6 500 infirmières du Syndicat des infirmières et des infirmiers du Nouveau-Brunswick sont actuellement en négociation pour une nouvelle convention collective. En automne 2023, les membres du syndicat avaient déterminé que les deux priorités devaient être l’amélioration de la rétention du personnel infirmier de la province, ainsi que la lutte au recours à des agences privées pour fournir du personnel aux établissements de santé.

Ces négociations se font dans un climat politique tendu au Nouveau-Brunswick, avec l’adoption d’une réforme visant à modifier le régime de pension de cinq groupes de travailleurs du secteur public dont les employés de soutien en éducation, les chauffeurs d’autobus, les employés et les infirmières en foyers de soins.

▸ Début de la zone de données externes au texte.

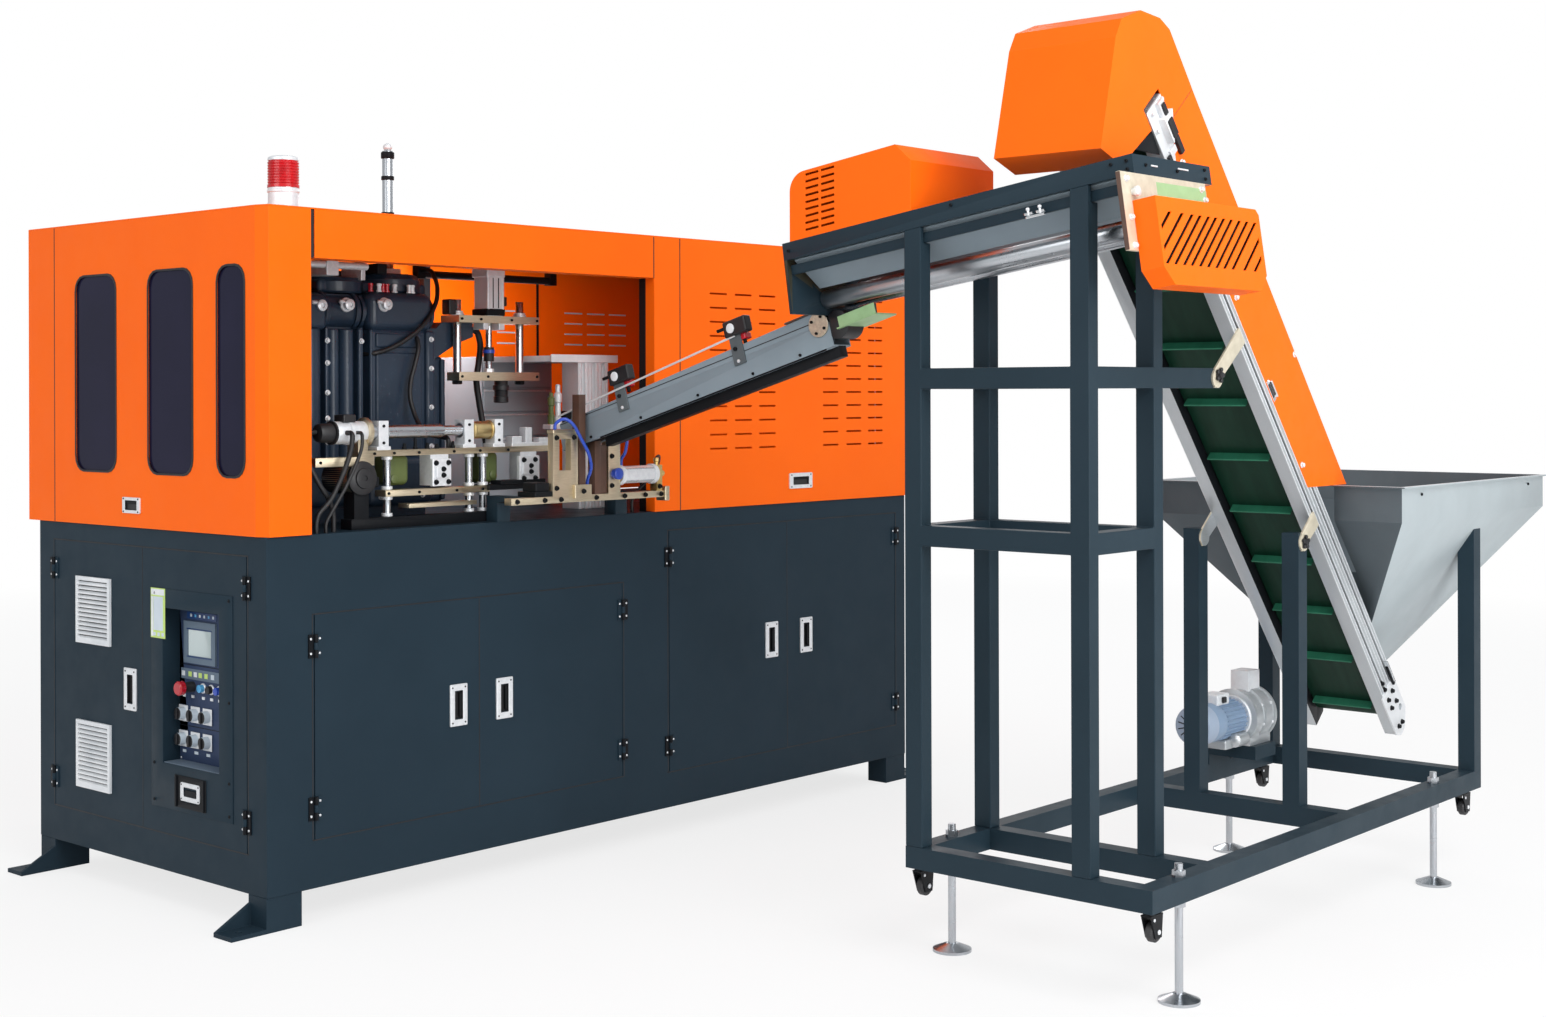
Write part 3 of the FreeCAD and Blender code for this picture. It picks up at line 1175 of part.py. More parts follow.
def levelling_feet():
    made = []
    z0, z1 = BASE_Z
    for x in LEVEL_X:
        for y in level_rows():
            pad = rod(x, y, 0, UP, PAD_R, PAD_T / 2)
            cone = Part.makeCone(PAD_R, LEVEL_NUT_R, PAD_T, V(x, y, PAD_T / 2), UP)
            stem = rod(x, y, PAD_T, UP, LEVEL_ROD_R, z1 + 2 * LEVEL_NUT_T - PAD_T)
            nuts = [hexagon(x, y, z0 - LEVEL_NUT_T, LEVEL_NUT_R, LEVEL_NUT_T),
                    hexagon(x, y, z1, LEVEL_NUT_R, LEVEL_NUT_T)]
            made.append(fuse([pad, cone, stem] + nuts))
    return group(made)


def hexagon(x, y, z, radius, height):
    corners = [(x + radius * math.cos(math.radians(60 * k)), y + radius * math.sin(math.radians(60 * k)))
               for k in range(6)]
    return prism_z(corners, z, z + height)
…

Cette réforme, adoptée le 12 décembre dernier, est vivement contestée par le mouvement syndical, qui la considère comme une atteinte à leur droit de négociation puisqu'il impose unilatéralement le changement à un régime de pension « À risque partagé ».

Le SCFP a même évoqué la possibilité de grèves illégales de la part de leurs membres, en raison de la réforme qui les forcerait à adhérer au nouveau régime de pension.

Une grève des infirmières et des infirmiers du Nouveau-Brunswick pourrait rapidement créer un mouvement à saveur politique au sein du public au Nouveau-Brunswick, avec un support des autres syndicats affectés par les réformes.

Conclusion

En raison de la position stratégique essentielle de ces travailleurs dans l'économie et l'infrastructure canadiennes, leurs luttes syndicales pourraient être à l'avant-garde du mouvement des travailleurs au Canada cette année. Le déclenchement d'une grève dans l'un de ces secteurs pourrait mener le gouvernement fédéral à intervenir dans les négociations, que ce soit pour forcer un compromis ou pour imposer une loi spéciale obligeant le retour au travail.

C'est ce genre de mouvement et de combativité qui a profondément influencé les conditions de vie des travailleurs tout au long de l'histoire du Canada. Bien que le regain de combativité récent soit encourageant, une distinction majeure se trouve par rapport aux grandes grèves de la première moitié du 20e siècle jusqu'aux années 1970. Ces grèves ont été caractérisées par un soutien important de la population et une dimension politique prononcée, forçant ainsi les gouvernements à répondre aux besoins des travailleurs. C'est peut-être vers là que devra se tourner le mouvement ouvrier pour​​​​​​​ éviter les bilans mitigés. Mais la question demeure : comment reproduire ces bouleversements sociaux impliquant des enjeux plus vastes que leurs demandes immédiates, capables d'entraîner l'ensemble de la population dans leur sillage?